Alexandra Enzensberger
Framing Raphael. The display and reception of the Raphael Tapestries in 19th-century Berlin
2018 - 2019 (January - June)
Biography
Alexandra Enzensberger works on strategies of display in European art museums spanning the period from 1800 to the present. She was Post-Doctoral Fellow and Assistant to the Director at Villa I Tatti in 2016 and Executive Assistant to the General Director of the Staatliche Museen zu Berlin from 2017-2018. Her PhD thesis, “Das inszenierte Meisterwerk” – “Making Masterpieces. Art on Display in the Modern Museum,” will be published in December 2018 (Deutscher Kunstverlag – De Gruyter). During her doctoral studies she received a scholarship from the Gerda Henkel Foundation and was a visiting student at Paris EHESS in 2011 and at Harvard in 2015.
Project Summary
This project examines the history of display and reception of the Raphael tapestries, once in the collection of the State Museums of Berlin, that were lost in the Second World War: what role did it play in the 1840s to purchase not only one “real Raphael”, but a whole set of famous objects, for the still very young Prussian museum?

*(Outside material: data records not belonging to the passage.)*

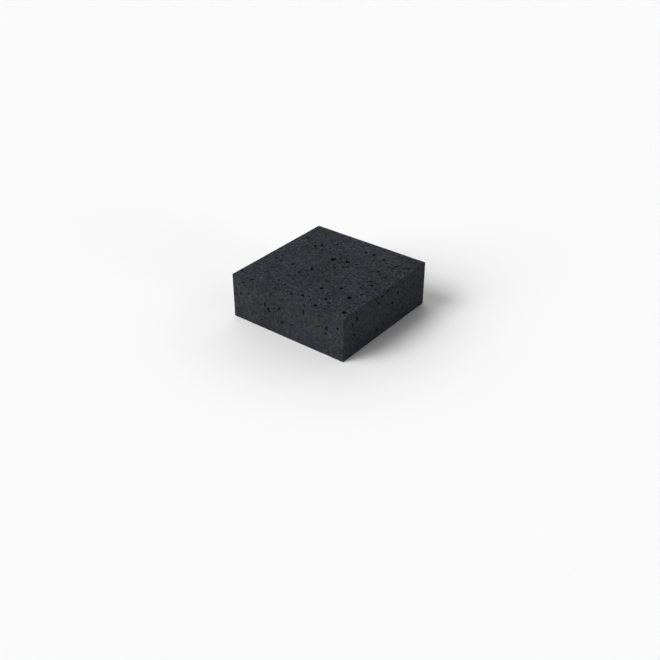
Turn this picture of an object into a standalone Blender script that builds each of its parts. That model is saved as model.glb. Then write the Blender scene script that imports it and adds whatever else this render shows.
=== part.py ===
"""Square paving block of dark cast concrete, 200 x 200 x 70 mm, with the open air voids of wet casting.

The block is one casting, so the model is one solid: a slab with eased arrises, from which every
larger air void is cut. The origin is the centre of the bed face, +Z points up to the wearing face,
and X and Y stand square to the four side faces.

Run it with: blender --background --python part.py
"""

import math
import random

import bmesh
import bpy
from mathutils import Matrix, Vector

MM = 0.001

# Driving dimensions
SIDE = 200 * MM
HEIGHT = 70 * MM
ARRIS = 0.7 * MM  # how far each edge is eased by the mould and by handling
ARRIS_SEGMENTS = 2

# Air voids are ellipsoids sunk a little below the face, so the mouth is tighter than the inside.
SUNK_SHARE = 0.25  # of the half depth
DEPTH_PER_WIDTH = 0.50  # half depth against the mouth's smaller width
MOUTH_SEGMENTS = 10
DEPTH_RINGS = 5  # odd, so that no ring of corners lies in the face's plane

# The larger voids, as (across, up, length, width, turn): millimetres from the face's centre, and degrees.
TOP_VOIDS = [
    (9, 31, 8.4, 7.2, 130),
    (-12, 24, 9.8, 7.4, 50),
    (74, -51, 7.8, 7.4, 0),
    (92, -86, 7.6, 6.6, 10),
    (62, 34, 5.8, 5.0, 120),
    (48, 69, 6.2, 5.2, 120),
    (27, 73, 7.0, 5.2, 135),
    (14, 71, 5.8, 5.2, 40),
    (19, -85, 6.4, 5.2, 125),
    (49, -95, 6.2, 5.4, 120),
    (74, 62, 5.8, 4.8, 120),
    (92, 68, 5.0, 4.6, 110),
    (-37, 66, 5.0, 4.4, 60),
    (-54, 50, 6.8, 5.4, 120),
    (-60, 42, 5.8, 5.2, 120),
    (-86, 56, 5.6, 4.8, 80),
    (-5, 32, 4.8, 4.2, 120),
    (6, 5, 5.0, 4.2, 125),
    (14, 14, 5.2, 4.2, 125),
    (-18, -19, 6.6, 5.2, 120),
    (-50, -24, 5.0, 4.6, 0),
    (70, 4, 4.8, 4.4, 0),
    (78, -4, 5.4, 4.4, 95),
    (49, -37, 5.6, 4.6, 110),
    (27, -53, 6.4, 5.4, 30),
    (60, -79, 6.0, 5.2, 30),
    (50, -73, 5.4, 4.2, 100),
    (-66, -95, 5.8, 4.8, 30),
    (-96, -83, 4.6, 4.4, 0),
    (4, -92, 5.2, 4.6, 150),
    (24, 32, 4.4, 3.8, 120),
    (74, 54, 4.8, 3.8, 110),
]
FRONT_VOIDS = [
    (-32, 0, 8.2, 5.6, 118),
    (-39, 6, 6.6, 4.2, 110),
    (61, 25, 10.5, 3.8, 8),
    (-6, -11, 12.5, 4.4, 32),
    (72, 9, 7.2, 4.6, 100),
    (71, 0, 5.6, 4.0, 15),
    (33, 31, 5.2, 4.4, 20),
    (32, 20, 11.0, 3.8, 86),
    (-12, 9, 9.5, 3.8, 62),
    (91, 16, 5.0, 4.4, 0),
    (-78, 28, 6.0, 4.2, 15),
    (-84, 8, 5.6, 4.0, 20),
    (57, 7, 5.0, 3.8, 20),
]
RIGHT_VOIDS = [
    (-69, 20, 8.5, 5.2, 100),
    (-79, 16, 5.4, 3.6, 92),
    (-11, 28, 7.2, 4.8, 165),
    (-19, 21, 6.4, 3.8, 155),
    (5, 30, 5.6, 4.6, 0),
    (14, 31, 5.6, 3.6, 170),
    (29, 16, 6.4, 5.0, 150),
    (16, 5, 7.0, 3.8, 160),
    (-74, -3, 6.4, 4.6, 140),
    (-21, -23, 5.0, 4.0, 150),
]

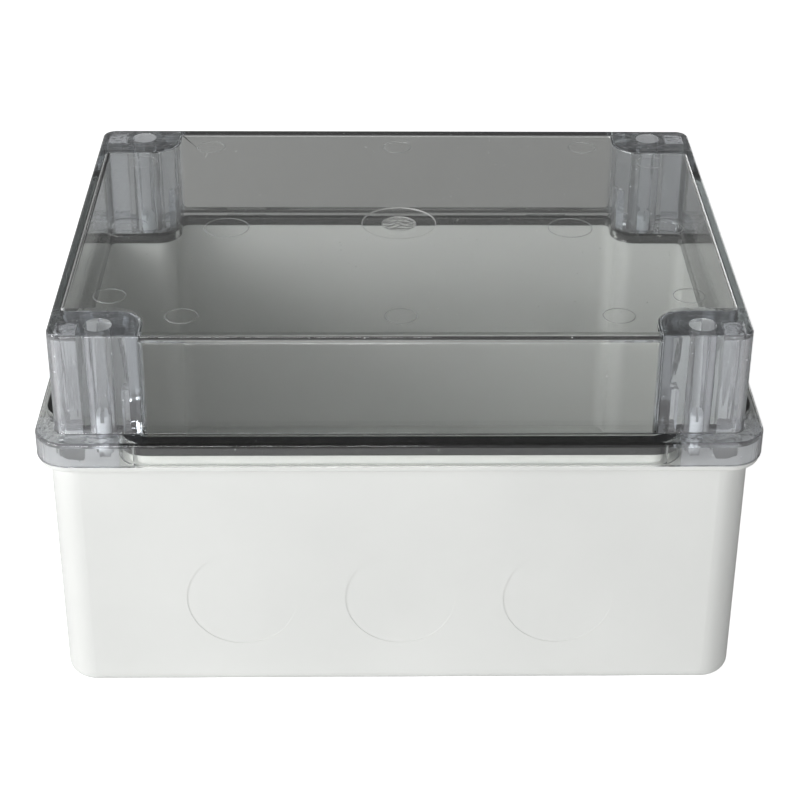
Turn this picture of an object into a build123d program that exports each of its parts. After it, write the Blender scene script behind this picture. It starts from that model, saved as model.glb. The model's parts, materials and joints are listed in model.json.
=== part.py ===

And how did these objects then shape the newly opened Bode-Museum (formerly the Kaiser-Friedrich Museum) at the beginning of the twentieth century? By framing the Berlin Raphael tapestries and their presentation in 1848 at the Royal Museum, the project explores how the cult of Raphael was used during the March Revolution to project the image of national unification.